Je vous laisse écouter ce morceau que vous avez certainement déjà entendu à plusieurs reprises et qui nous servait de tempo pour nos entraînements : GUEM : Le serpent
Je suivis juste quelques cours, Guem n’étant venu que peu de fois au lycée. Mais le peu de cours suivis, m’apprirent à repenser ma manière de danser. Fini les pointes, les chaussons. La danse africaine se danse pieds nus.

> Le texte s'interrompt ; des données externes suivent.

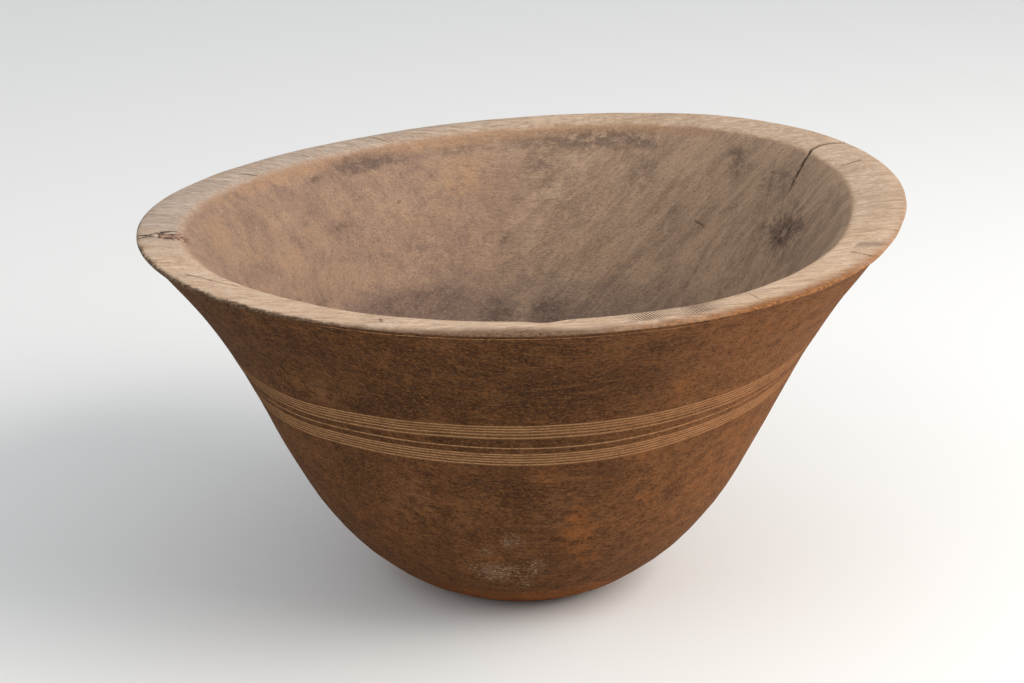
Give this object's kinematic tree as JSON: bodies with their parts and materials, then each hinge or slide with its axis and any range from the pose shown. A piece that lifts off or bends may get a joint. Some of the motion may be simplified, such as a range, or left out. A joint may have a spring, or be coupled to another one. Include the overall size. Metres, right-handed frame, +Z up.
{
  "type": "carved wooden bowl",
  "caption": "Deep hand-hewn wooden bowl with a flared wall, a broad uneven rim, scribed lines round the outside and a small flat foot.",
  "frame": {"origin": "centre of the foot, on the surface the bowl stands on", "axes": "+Z up out of the mouth, -Y the front, +X the right-hand side"},
  "size_m": [0.3922, 0.4067, 0.2113],
  "materials": {
    "bowl_body": "dry worn hardwood, dark outside, greyed and rubbed on the rim and in the hollow",
    "rim_gash_fill": "reddish splintered fibre packed in the gash",
    "wall_knot": "dark dry knot wood"
  },
  "bodies": {
    "root": {"bowl_body": "bowl_body", "rim_gash_fill": "rim_gash_fill", "wall_knot": "wall_knot"}
  },
  "joints": []
}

Je découvris l’art d’écouter, de chanter et danser sur le son des percussions. Il est vrai qu’il est beaucoup plus facile de vivre la musique à partir du moment où il nous est possible de la chanter. Chanter sur le son des percussions via des « Doudoum !... Tam !... Doudoum !... DoumTam !...»
Guem nous enseigna ceci ainsi que la manière de dissocier les différentes parties de notre corps. Apprendre à bouger séparément la tête, les épaules, le torse, le bassin, les jambes et peu à peu réassembler chacune de ces parties pour en former un déplacement harmonieux.
Le BAC en poche, fini le lycée, fini Guem.
Je ne souhaitais pas arrêter la danse et ai donc poursuivis mon apprentissage. Je fis un peu de danse moderne puis de la modern jazz. Mais le son des percussions me manquait et ai donc renoué avec la danse africaine jusqu’à l’âge de 33 ans. Date à laquelle j’ai arrêté la danse pour m’occuper de mes enfants.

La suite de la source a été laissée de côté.